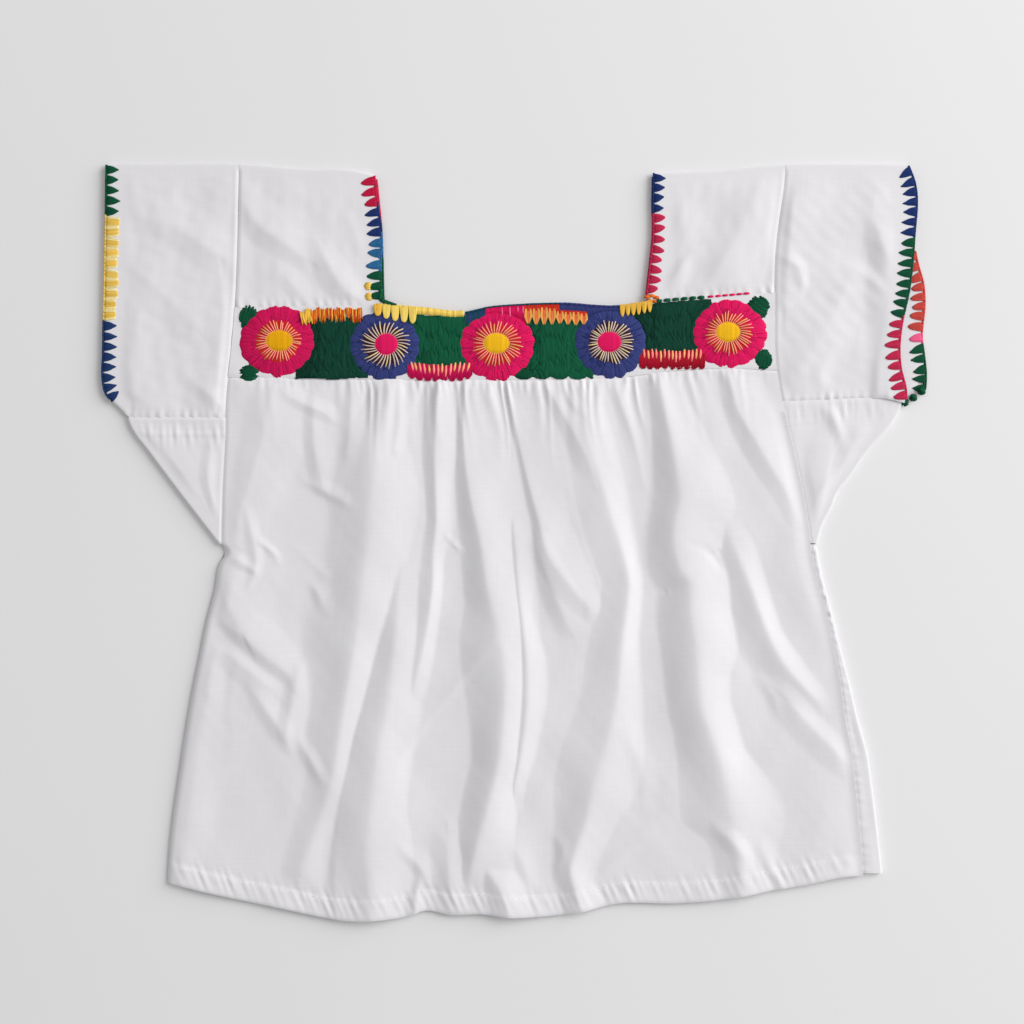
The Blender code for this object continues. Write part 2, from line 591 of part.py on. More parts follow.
def band(name, low, bottom_rows, material):
    top = shifted(curve(BAND_TOP), -SEAM_GAP / 2)
    bottom = shifted(curve(bottom_rows), SEAM_GAP / 2)
    left = shifted(curve(ARMHOLE_LEFT), SEAM_GAP / 2)
    right = shifted(curve(ARMHOLE_RIGHT), -SEAM_GAP / 2)
    plan = plan_grid(left, right, top, bottom, evenly(BAND_COLUMNS), evenly(BAND_ROWS))
    return flat_wall(name, plan, low, low + CLOTH, material)


# Embroidery and borders

def flower_head(name, place, material):
    # A padded flower of radiating satin stitch, with a notched edge and a raised heart
    centre_x, centre_y, half_width, half_height = place
    low = FRONT_TOP + TRIM_GAP
    bm = bmesh.new()
    loops = []
    for reach, height, groove in FLOWER_RINGS:
        loop = []
        for k in range(2 * PETALS):
            angle = math.pi * k / PETALS
            notch = 1 - PETAL_NOTCH * (k % 2) if reach > PETALS_FROM else 1
            x = centre_x + half_width * reach * notch * math.cos(angle)
            y = centre_y + half_height * reach * notch * math.sin(angle)
            loop.append(bm.verts.new((x, y, low + height - groove * (k % 2))))
        loops.append(loop)
    for first, second in zip(loops, loops[1:]):
        for k in range(2 * PETALS):
            after = (k + 1) % (2 * PETALS)
            bm.faces.new((first[k], first[after], second[after], second[k]))
    bm.faces.new(loops[0])
    bm.faces.new(loops[-1])
    return finish(name, bm, material)


def leaf_fill(name, left_flower, right_flower, fill, material):
    # Satin-stitched leaves between two flower heads, cut back round both
    def side_of(flower, side):
        centre_x, centre_y, half_width, half_height = flower
        points = []
        for share in evenly(LEAF_SIDE_STEPS):
            y = fill.bottom + (fill.top - fill.bottom) * share
            rise = np.clip((y - centre_y) / (half_height + 2 * SEAM_GAP), -1, 1)
            reach = (half_width + 2 * SEAM_GAP) * math.sqrt(1 - rise * rise)
            points.append((centre_x + side * max(reach, LEAF_LEAST_REACH * half_width), y))
        return points

    left = side_of(left_flower, 1)
    right = side_of(right_flower, -1)
    start, end = left[0][0], right[0][0]
    lower = []
    if fill.waves:
        for share in evenly(2 * fill.waves + 1)[1:-1]:
            wave = LEAF_WAVE * abs(math.sin(math.pi * fill.waves * share))
            lower.append((start + (end - start) * share, fill.bottom + LEAF_WAVE - wave))
    plan = lower[::-1] + left + right[::-1]
    low = FRONT_TOP + TRIM_GAP
    return prism(name, plan, low, low + FILL_HEIGHT, material)


def corner_leaf(name, place, material):
    centre_x, centre_y, half_width, half_height = place
    plan = []
    for k in range(CORNER_LEAF_SIDES):
        angle = 2 * math.pi * k / CORNER_LEAF_SIDES
        reach = 1 if k % 3 else CORNER_LEAF_POINT
        plan.append((centre_x + half_width * reach * math.cos(angle),
                     centre_y + half_height * reach * math.sin(angle)))
    low = FRONT_TOP + TRIM_GAP
    return prism(name, plan, low, low + FILL_HEIGHT, material)


def flat_top(x, y):
    return FRONT_TOP


def band_fringe(fringe, neckline, material):
    # A row of pointed stitches that hang down from a line on the band
    def line(x):
        return neckline(x) + FRINGE_OVER_NECKLINE if fringe.top is None else fringe.top

    teeth = round((fringe.end - fringe.start) / FRINGE_PITCH)
    edge = edge_across(line, fringe.start, fringe.end, -1)
    return border(fringe.name, edge, teeth, fringe.depth, 0, flat_top, material)


def rim(name, rows, start, end, outward_sign, material):
    # The rim of stitches on the free edge of the back layer, lying on the surface
    edge = edge_down(rows, start, end, -outward_sign)
    near, far = [], []
    for share in evenly(RIM_STATIONS):
        (x, y), (inward_x, inward_y) = edge(share)
        near.append((x - inward_x * SEAM_GAP, y - inward_y * SEAM_GAP))
        far.append((x - inward_x * (SEAM_GAP + RIM_WIDTH), y - inward_y * (SEAM_GAP + RIM_WIDTH)))
    return prism(name, near + far[::-1], 0, CLOTH + TRIM_GAP, material)


def right_cuff_back_base(x, y):
    return CLOTH


def right_cuff_front_base(x, y):
    return FRONT_TOP + float(right_cuff_lift(x, y))


def toothed(name, rows, span, inward_sign, base, material):
    # A border with whole teeth between two heights on an edge that runs down the blouse
    start, end = span
    teeth = round(abs(end - start) / TOOTH_PITCH)
    edge = edge_down(rows, start, end, inward_sign)
    return border(name, edge, teeth, TOOTH_DEPTH, EDGE_OVERHANG, base, material)


def make_borders():
    toothed("border_cuff_left", CUFF_LEFT, BORDER_CUFF_LEFT, 1, flat_top,
            fabric("yellow cotton thread", YELLOW))
    toothed("border_cuff_right", CUFF_RIGHT_FRONT, BORDER_CUFF_RIGHT, -1, right_cuff_front_base,
            fabric("navy cotton thread", NAVY))
    toothed("border_cuff_right_inside", CUFF_RIGHT_BACK, BORDER_CUFF_RIGHT_INSIDE, -1,
            right_cuff_back_base, fabric("coral cotton thread", RED))
    toothed("border_neck_left", NECK_LEFT_FRONT, BORDER_NECK_LEFT, -1, flat_top,
            fabric("blue cotton thread", BLUE))
    toothed("border_neck_right", NECK_RIGHT, BORDER_NECK_RIGHT, 1, flat_top,
            fabric("crimson cotton thread", MAGENTA))
    rim("rim_cuff_left_back", CUFF_LEFT, *RIM_CUFF_LEFT, -1, fabric("green cotton rim thread", GREEN))
    rim("rim_neck_left_back", NECK_LEFT_BACK, *RIM_NECK_LEFT, 1, fabric("red cotton rim thread", RED))
    rim("rim_neck_right_back", NECK_RIGHT, *RIM_NECK_RIGHT, -1,
        fabric("blue cotton rim thread", BLUE))


def make_embroidery():
    magenta = fabric("magenta satin stitch", MAGENTA, SATIN_ROUGHNESS)
    navy = fabric("navy satin stitch", NAVY, SATIN_ROUGHNESS)
    green = fabric("green satin stitch", GREEN, SATIN_ROUGHNESS)
    for number, place in enumerate(FLOWER_HEADS, 1):
        flower_head(f"flower_{number}", place, magenta if number % 2 else navy)
    pairs = zip(FLOWER_HEADS, FLOWER_HEADS[1:], LEAF_FILLS)
    for number, (left, right, fill) in enumerate(pairs, 1):
        leaf_fill(f"leaves_{number}", left, right, fill, green)
    for number, place in enumerate(CORNER_LEAVES, 1):
        corner_leaf(f"corner_leaf_{number}", place, green)
    neckline = curve(BAND_TOP)
    thread = {"orange": fabric("orange cotton thread", ORANGE), "red": fabric("red cotton thread", RED),
              "yellow": fabric("yellow fringe thread", YELLOW)}
    for fringe in FRINGES:
        band_fringe(fringe, neckline, thread[fringe.thread])


def build():
    for thing in list(bpy.data.objects):
        bpy.data.objects.remove(thing, do_unlink=True)
    cotton = fabric("white cotton muslin", WHITE)
    armhole_left, armhole_right = curve(ARMHOLE_LEFT), curve(ARMHOLE_RIGHT)
    back_body(cotton)
    back_body_turned_edge(cotton)
    band("back_band", 0, BAND_BOTTOM_BACK, cotton)
    front_body(cotton)
    band("front_band", FRONT_INSIDE, BAND_BOTTOM, cotton)
    sleeve("sleeve_left", curve(CUFF_LEFT), curve(CUFF_LEFT), armhole_left,
           curve(SHOULDER_LEFT), curve(SLEEVE_END_LEFT), SLEEVE_LEFT_FOLDS, -1, cotton)
    sleeve("sleeve_right", curve(CUFF_RIGHT_FRONT), curve(CUFF_RIGHT_BACK), armhole_right,
           curve(SHOULDER_RIGHT), curve(SLEEVE_END_RIGHT), SLEEVE_RIGHT_FOLDS, 1, cotton)
    strap("strap_left", curve(NECK_LEFT_FRONT), curve(NECK_LEFT_BACK), armhole_left,
          curve(SHOULDER_LEFT), STRAP_LEFT_FOLDS, -1, cotton)
    strap("strap_right", curve(NECK_RIGHT), curve(NECK_RIGHT), armhole_right,
          curve(SHOULDER_RIGHT), STRAP_RIGHT_FOLDS, 1, cotton)
    gusset("gusset_left", GUSSET_FOLD_LEFT, armhole_left, curve(SLEEVE_END_LEFT),
           GUSSET_LEFT_FOLDS, -1, cotton)
    gusset("gusset_right", GUSSET_FOLD_RIGHT, armhole_right, curve(SLEEVE_END_RIGHT),
           GUSSET_RIGHT_FOLDS, 1, cotton)
    make_embroidery()
    make_borders()


build()
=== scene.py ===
import math
import random

import bpy
import numpy as np
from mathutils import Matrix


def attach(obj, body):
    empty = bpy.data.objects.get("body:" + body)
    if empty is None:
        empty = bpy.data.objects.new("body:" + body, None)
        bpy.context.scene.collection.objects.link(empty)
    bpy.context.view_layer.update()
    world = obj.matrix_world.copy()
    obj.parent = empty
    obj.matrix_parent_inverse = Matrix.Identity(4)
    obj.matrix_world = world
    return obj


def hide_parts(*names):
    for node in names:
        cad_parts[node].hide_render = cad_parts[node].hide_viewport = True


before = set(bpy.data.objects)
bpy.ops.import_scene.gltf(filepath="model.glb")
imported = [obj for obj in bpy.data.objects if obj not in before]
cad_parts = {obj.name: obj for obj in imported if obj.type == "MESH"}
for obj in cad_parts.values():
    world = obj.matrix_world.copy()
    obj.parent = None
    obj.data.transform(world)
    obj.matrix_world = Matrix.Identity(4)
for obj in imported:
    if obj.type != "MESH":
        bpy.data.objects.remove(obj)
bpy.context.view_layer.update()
bpy.ops.object.select_all(action="DESELECT")
millimetre = 0.001  # the tables below are in millimetres
print("frame loaded:", len(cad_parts), "nodes")

# Light, camera and floor

studio = {
    "cameraOver": (-1.4, 13.8, 852.0),
    "lens": 65,
    "keyPlace": (2480, 1080, 1500),
    "keySize": 2400,
    "keyPower": 106.0,
    "fill": 0.50,
    "floor": "e6e5e6",
    "floorSize": 6,  # in metres
    "floorRoughness": 0.75,
    "mottleScale": 5,
    "mottle": 0.975,
}


def linearColour(hexValue):
    # An sRGB hex value as the linear colour that a shader takes
    parts = [int(hexValue[k:k + 2], 16) / 255 for k in (0, 2, 4)]
    return (*[c / 12.92 if c <= 0.04045 else ((c + 0.055) / 1.055) ** 2.4 for c in parts], 1)


def addNode(tree, kind, inputs=(), **settings):
    # Adds a node, sets its options, and fills or links its inputs
    node = tree.nodes.new(kind)
    for name, value in settings.items():
        setattr(node, name, value)
    for socket, value in dict(inputs).items():
        if isinstance(value, bpy.types.NodeSocket):
            tree.links.new(value, node.inputs[socket])
        else:
            node.inputs[socket].default_value = value
    return node


def newMaterial(name, roughness):
    material = bpy.data.materials.new(name)
    material.use_nodes = True
    shader = material.node_tree.nodes["Principled BSDF"]
    shader.inputs["Roughness"].default_value = roughness
    return material, material.node_tree, shader


def studioScene():
    bpy.context.scene.view_settings.view_transform = "Standard"
    world = bpy.data.worlds.new("soft studio fill")
    world.use_nodes = True
    background = world.node_tree.nodes["Background"]
    background.inputs["Color"].default_value = (1, 1, 1, 1)
    background.inputs["Strength"].default_value = studio["fill"]
    bpy.context.scene.world = world

    bpy.ops.object.light_add(type="AREA", location=[v * millimetre for v in studio["keyPlace"]])
    key = bpy.context.object
    key.name = "keyLight"
    key.data.shape = "SQUARE"
    key.data.size = studio["keySize"] * millimetre
    key.data.energy = studio["keyPower"]
    toward = -key.location
    key.rotation_euler = toward.to_track_quat("-Z", "Y").to_euler()

    bpy.ops.object.camera_add(location=[v * millimetre for v in studio["cameraOver"]])
    camera = bpy.context.object
    camera.data.lens = studio["lens"]
    camera.data.sensor_width = 36
    camera.data.clip_start = 0.01
    bpy.context.scene.camera = camera

    bpy.ops.mesh.primitive_plane_add(size=studio["floorSize"], location=(0, 0, 0))
    floor = bpy.context.object
    floor.name = "floor"
    material, tree, shader = newMaterial("painted board, matt", studio["floorRoughness"])
    # A sprayed matt board: an even pale tone with a very slight mottle
    coords = addNode(tree, "ShaderNodeTexCoord")
    mottle = addNode(tree, "ShaderNodeTexNoise", {"Vector": coords.outputs["Object"],
                                                  "Scale": studio["mottleScale"]})
    tone = linearColour(studio["floor"])
    darker = tuple(studio["mottle"] * v for v in tone[:3]) + (1,)
    mix = addNode(tree, "ShaderNodeMixRGB", {"Fac": mottle.outputs["Fac"], "Color1": tone, "Color2": darker})
    tree.links.new(mix.outputs["Color"], shader.inputs["Base Color"])
    floor.data.materials.append(material)


studioScene()

# Materials

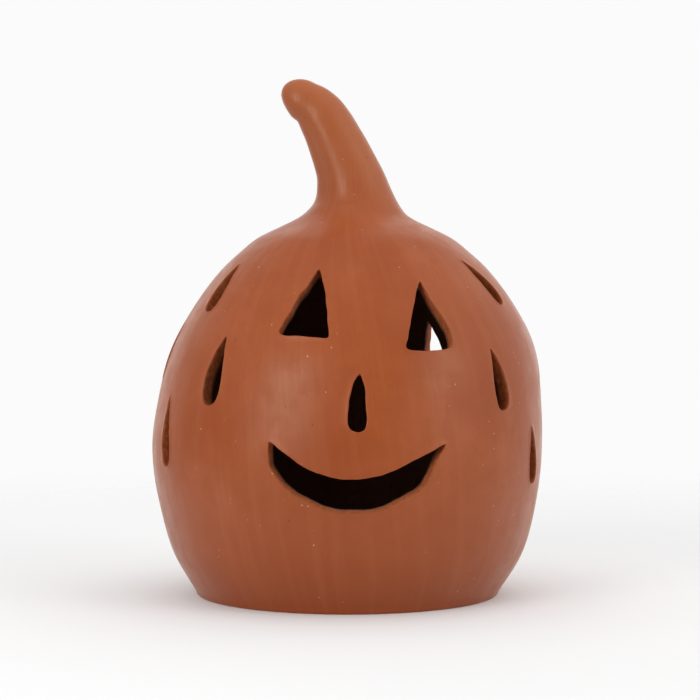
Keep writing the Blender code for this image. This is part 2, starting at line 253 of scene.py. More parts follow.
class Cut:
    """One opening: its outline in metres (across, up) from its centre on the dome."""

    def __init__(self, dome, azimuth, height, sides, flare):
        self.azimuth = math.radians(azimuth)
        self.base = dome.run_at(height * MM)
        self.dome = dome
        self.flare = flare
        self.line = np.vstack([even_steps(smooth_through(side, 24) * MM) for side in sides])
        self.line = self.line + self.normals() * self.slips(azimuth)[:, None]
        beside = np.roll(self.line, 1, 0) + np.roll(self.line, -1, 0)
        self.line = (1 - 2 * SOFTENING) * self.line + SOFTENING * beside

    def slips(self, seed):
        """How far the knife strays outwards at each point of the outline."""
        strays = []
        for place in self.line:
            wander = noise.noise(Vector((*(place / KNIFE_WANDER), seed)))
            chatter = noise.noise(Vector((*(place / KNIFE_CHATTER), seed)))
            strays.append((wander + 0.5 * chatter) * KNIFE_SLIP)
        return np.array(strays)

    def normals(self):
        """Directions away from the opening, across the skin."""
        tangent = np.roll(self.line, -1, 0) - np.roll(self.line, 1, 0)
        tangent /= np.linalg.norm(tangent, axis=1)[:, None]
        return np.stack([tangent[:, 1], -tangent[:, 0]], axis=1)

    def ring(self, away):
        """(azimuth, run) of the outline moved away over the skin."""
        line = self.line + self.normals() * away
        run = self.base + line[:, 1]
        radius = self.dome.section(run)[:, 0]
        return self.azimuth + line[:, 0] / radius, run

    def wall(self):
        """(away, out) rows over the rolled edge and through the wall, from the outer skin to the inner."""
        rows = [(EDGE_ROLL * 2.6, 0.0), (EDGE_ROLL * 1.9, EDGE_RISE * 0.6), (EDGE_ROLL * 1.3, EDGE_RISE)]
        for step in range(7):
            turn = math.pi / 2 * step / 6
            out = EDGE_RISE - (EDGE_ROLL + EDGE_RISE) * (1 - math.cos(turn))
            rows.append((EDGE_ROLL * (1 - math.sin(turn)), out))
        for share in (0.2, 0.4, 0.6, 0.8):
            rows.append((0.0, -EDGE_ROLL + (INNER_ROLL - WALL + EDGE_ROLL) * share))
        for step in range(4):
            turn = math.pi / 2 * step / 3
            rows.append((INNER_ROLL * (1 - math.cos(turn)), -WALL + INNER_ROLL * (1 - math.sin(turn))))
        rows.append((INNER_ROLL * 2.2, -WALL))
        return rows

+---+

THE EXERCISE>
The lines from the top of the data above down to the line containing "# Embroidery and borders" are to be copied exactly; no other line should appear.

COMPLETE RESPONSE>
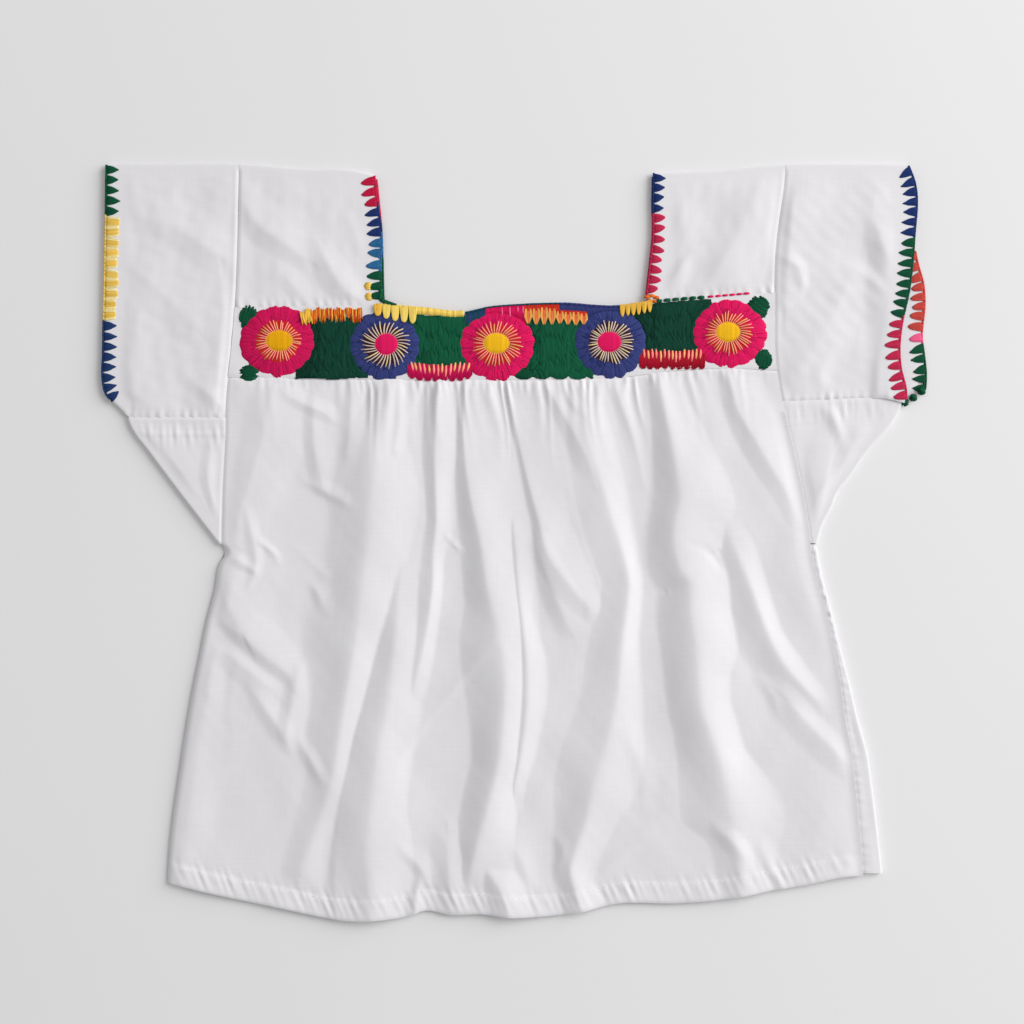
The Blender code for this object continues. Write part 2, from line 591 of part.py on. More parts follow.
def band(name, low, bottom_rows, material):
    top = shifted(curve(BAND_TOP), -SEAM_GAP / 2)
    bottom = shifted(curve(bottom_rows), SEAM_GAP / 2)
    left = shifted(curve(ARMHOLE_LEFT), SEAM_GAP / 2)
    right = shifted(curve(ARMHOLE_RIGHT), -SEAM_GAP / 2)
    plan = plan_grid(left, right, top, bottom, evenly(BAND_COLUMNS), evenly(BAND_ROWS))
    return flat_wall(name, plan, low, low + CLOTH, material)


# Embroidery and borders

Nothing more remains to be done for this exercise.